-- Begin --
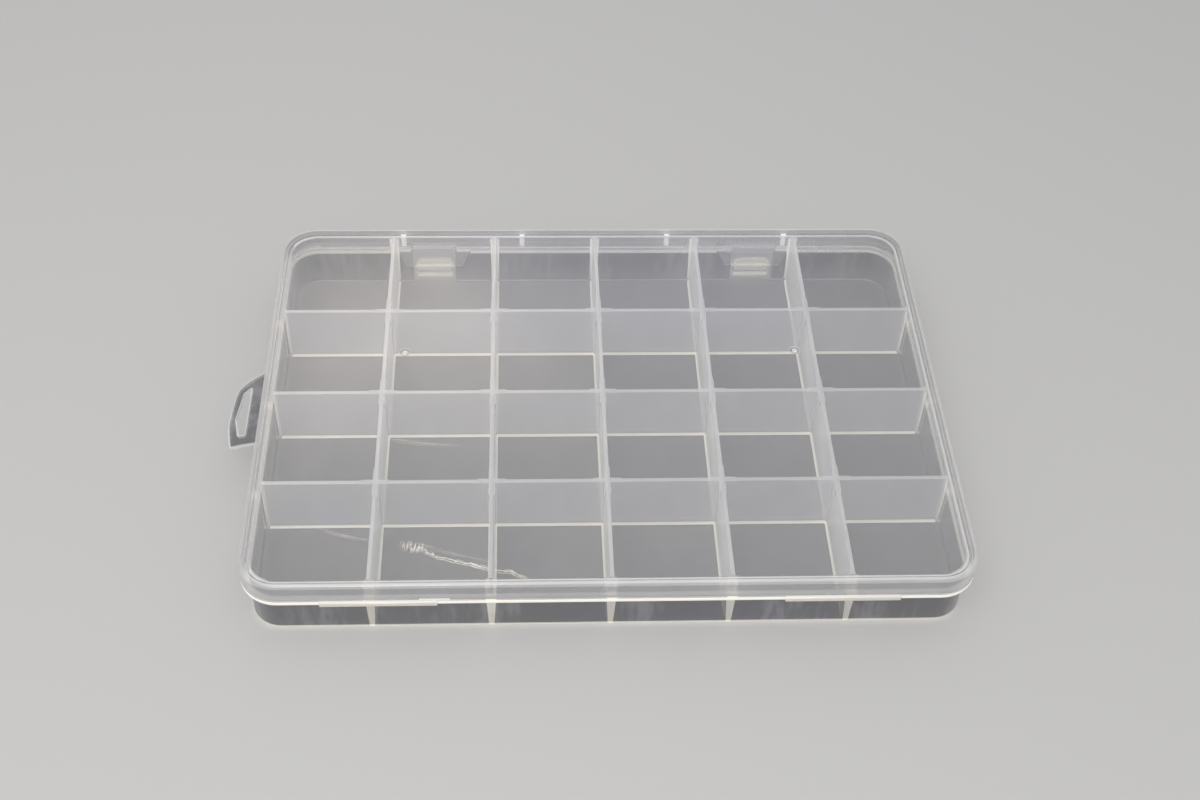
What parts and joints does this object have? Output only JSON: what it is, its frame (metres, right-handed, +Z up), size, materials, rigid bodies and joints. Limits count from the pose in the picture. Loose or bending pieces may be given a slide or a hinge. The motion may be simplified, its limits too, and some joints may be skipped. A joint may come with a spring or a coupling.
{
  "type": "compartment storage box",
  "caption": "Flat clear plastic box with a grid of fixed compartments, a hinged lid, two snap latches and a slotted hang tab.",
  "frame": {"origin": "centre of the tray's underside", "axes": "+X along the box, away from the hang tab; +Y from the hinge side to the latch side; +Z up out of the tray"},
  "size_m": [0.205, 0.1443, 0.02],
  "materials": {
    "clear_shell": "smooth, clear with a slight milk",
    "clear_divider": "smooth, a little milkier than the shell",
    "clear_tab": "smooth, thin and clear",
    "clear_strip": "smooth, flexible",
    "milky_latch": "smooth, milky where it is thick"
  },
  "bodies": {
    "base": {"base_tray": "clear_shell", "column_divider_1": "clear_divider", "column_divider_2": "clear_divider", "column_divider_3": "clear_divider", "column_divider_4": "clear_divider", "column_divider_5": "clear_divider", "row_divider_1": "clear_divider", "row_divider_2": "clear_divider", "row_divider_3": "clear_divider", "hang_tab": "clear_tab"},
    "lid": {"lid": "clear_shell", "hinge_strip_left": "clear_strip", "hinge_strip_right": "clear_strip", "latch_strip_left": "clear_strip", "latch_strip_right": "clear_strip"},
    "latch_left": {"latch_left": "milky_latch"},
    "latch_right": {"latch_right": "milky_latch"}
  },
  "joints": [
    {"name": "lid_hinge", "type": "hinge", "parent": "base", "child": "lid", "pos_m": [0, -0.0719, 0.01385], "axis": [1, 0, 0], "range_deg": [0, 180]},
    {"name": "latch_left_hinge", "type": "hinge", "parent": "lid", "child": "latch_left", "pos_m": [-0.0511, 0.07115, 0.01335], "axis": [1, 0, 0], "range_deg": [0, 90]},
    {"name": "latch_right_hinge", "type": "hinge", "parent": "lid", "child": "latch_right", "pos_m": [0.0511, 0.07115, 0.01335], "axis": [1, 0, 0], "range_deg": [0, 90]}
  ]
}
-- End --
### [Brief]
Write out the material from the first line to the last, exactly.

### [Task output]
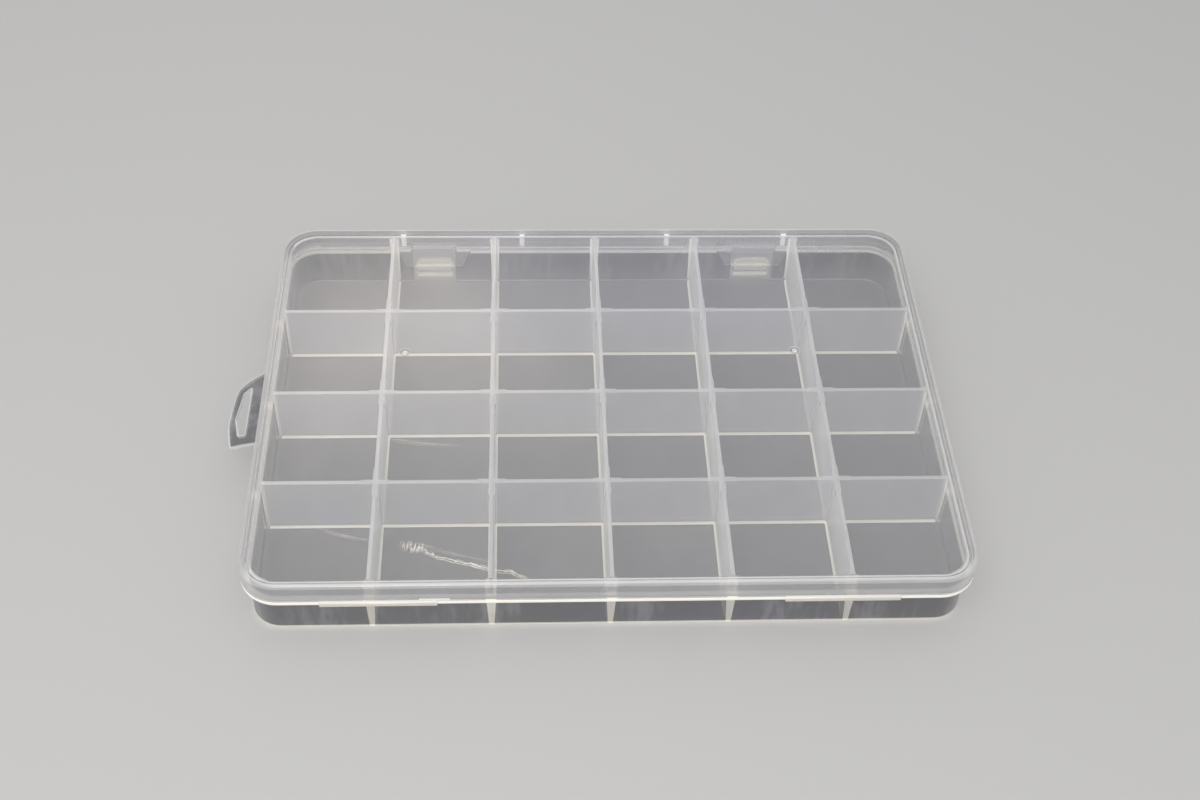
What parts and joints does this object have? Output only JSON: what it is, its frame (metres, right-handed, +Z up), size, materials, rigid bodies and joints. Limits count from the pose in the picture. Loose or bending pieces may be given a slide or a hinge. The motion may be simplified, its limits too, and some joints may be skipped. A joint may come with a spring or a coupling.
{
  "type": "compartment storage box",
  "caption": "Flat clear plastic box with a grid of fixed compartments, a hinged lid, two snap latches and a slotted hang tab.",
  "frame": {"origin": "centre of the tray's underside", "axes": "+X along the box, away from the hang tab; +Y from the hinge side to the latch side; +Z up out of the tray"},
  "size_m": [0.205, 0.1443, 0.02],
  "materials": {
    "clear_shell": "smooth, clear with a slight milk",
    "clear_divider": "smooth, a little milkier than the shell",
    "clear_tab": "smooth, thin and clear",
    "clear_strip": "smooth, flexible",
    "milky_latch": "smooth, milky where it is thick"
  },
  "bodies": {
    "base": {"base_tray": "clear_shell", "column_divider_1": "clear_divider", "column_divider_2": "clear_divider", "column_divider_3": "clear_divider", "column_divider_4": "clear_divider", "column_divider_5": "clear_divider", "row_divider_1": "clear_divider", "row_divider_2": "clear_divider", "row_divider_3": "clear_divider", "hang_tab": "clear_tab"},
    "lid": {"lid": "clear_shell", "hinge_strip_left": "clear_strip", "hinge_strip_right": "clear_strip", "latch_strip_left": "clear_strip", "latch_strip_right": "clear_strip"},
    "latch_left": {"latch_left": "milky_latch"},
    "latch_right": {"latch_right": "milky_latch"}
  },
  "joints": [
    {"name": "lid_hinge", "type": "hinge", "parent": "base", "child": "lid", "pos_m": [0, -0.0719, 0.01385], "axis": [1, 0, 0], "range_deg": [0, 180]},
    {"name": "latch_left_hinge", "type": "hinge", "parent": "lid", "child": "latch_left", "pos_m": [-0.0511, 0.07115, 0.01335], "axis": [1, 0, 0], "range_deg": [0, 90]},
    {"name": "latch_right_hinge", "type": "hinge", "parent": "lid", "child": "latch_right", "pos_m": [0.0511, 0.07115, 0.01335], "axis": [1, 0, 0], "range_deg": [0, 90]}
  ]
}